By David Murphy
KAUST Professor of Applied Mathematics and Computational Science Athanasios (Thanos) Tzavaras has been elected Fellow of the European Academy of Sciences (EurASc). He was nominated for his contributions to the interface of nonlinear partial differential equations and applied mathematics in the physical sciences.
The EurASc is a non-profit, non-governmental, fully independent organization of distinguished scholars that reaches across national borders to identify and elect to membership “the best European scientists with a vision for Europe as a whole.”
As a member of the EurASc, Tzavaras will contribute to the organization’s aim of “strengthening European science and scientific cooperation and of utilizing the expertise of its members in advising other European bodies in the betterment of European research, technological application and social development.”
Professor Tzavaras felt honored to be elected as Fellow of the EurASc and is excited to work towards its goals. “Since I was a faculty member in the United States, I have kept in close contact with applied mathematical societies in Europe and have participated in joint programmes either via U.S. groups or projects through groups in my native Greece.”
“Due to their proximity, I believe academic institutions in Europe and Saudi Arabia can mutually benefit from furthering ties, and I am working toward strengthening such connections,” he added.
The equation for academic success
At KAUST, Professor Tzavaras' research areas include mathematical modeling, analysis, and development of numerical schemes for systems of nonlinear partial differential equations used for describing fast fluid flows and problems in materials.

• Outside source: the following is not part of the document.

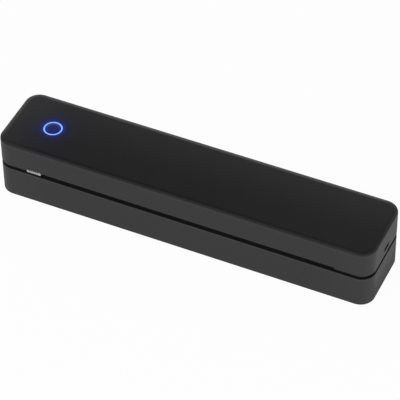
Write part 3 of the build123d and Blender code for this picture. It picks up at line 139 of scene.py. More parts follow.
# ------------------------------------------------------------------ surfaces
def rounded_plan(half_x, half_y, corner, arc=6, right=(), rear=(), left=(), front=()):
    """Columns round a rounded rectangle, counter-clockwise from its right side.

    A point of the plan moved inwards by an inset is core + normal * (corner - inset): the core is a
    corner's centre with normal (cos a, sin a), or a stop on a straight side with that side's normal.
    """
    sx, sy = half_x - corner, half_y - corner
    turn = np.linspace(0, math.pi / 2, arc + 1)

    def side(stops, along, across, normal):
        stops = np.asarray(stops, float).reshape(-1, 1)
        core = stops * np.asarray(along) + np.asarray(across)
        return core, np.tile(normal, (len(stops), 1))

    def bend(x, y, start):
        angles = turn + start
        return np.tile((x, y), (arc + 1, 1)), np.stack((np.cos(angles), np.sin(angles)), 1)

    runs = [
        side(sorted(right), (0, 1), (sx, 0), (1.0, 0.0)), bend(sx, sy, 0),
        side(sorted(rear, reverse=True), (1, 0), (0, sy), (0.0, 1.0)), bend(-sx, sy, math.pi / 2),
        side(sorted(left, reverse=True), (0, 1), (-sx, 0), (-1.0, 0.0)), bend(-sx, -sy, math.pi),
        side(sorted(front), (1, 0), (0, -sy), (0.0, -1.0)), bend(sx, -sy, 1.5 * math.pi),
    ]
    return np.concatenate([r[0] for r in runs]), np.concatenate([r[1] for r in runs])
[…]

During his career, the principal investigator of the KAUST Applied Partial Differential Equations (AppliedPDE) research group has actively contributed to the theory of hyperbolic conservation laws. He has been interested in the emergence of continuum physics models from kinetic theory and particle models, and the analysis of phenomena that test the limits of continuum modeling.
The AppliedPDE group has recently worked on equations describing multicomponent fluids that find applications in computational methods for internal combustion engines. In addition, the group has worked on partial differential equations modeling electrically charged fluids that are used in modeling and computation of semiconductor devices and solar cells.
When asked about the contributions of his research group to KAUST’s mission and to Saudi Arabia as a whole, he replied: “Mathematical work is conceptual in nature and often transcends the usual disciplinary boundaries. The benefits of applied mathematics develop over long time scales but are eventually highly beneficial.
“For instance, KAUST’s research collaboration with the McLaren F1 team is based on solid aerodynamic codes, which have more than thirty years’ worth of research. Research that combines advancements in the theory of hyperbolic conservation laws, the development of efficient and robust numerical methods, and algorithmic developments to achieve the level of performance we see today.”
“Saudi Arabia possesses a wealth of untapped academic potential that can be realized through strengthening basic research capabilities, improving intellectual capacity, and developing engineering expertise. KAUST is in an enviable position to capture and train this talent, which will benefit Saudi society now and, in the future,” Tzavaras concluded.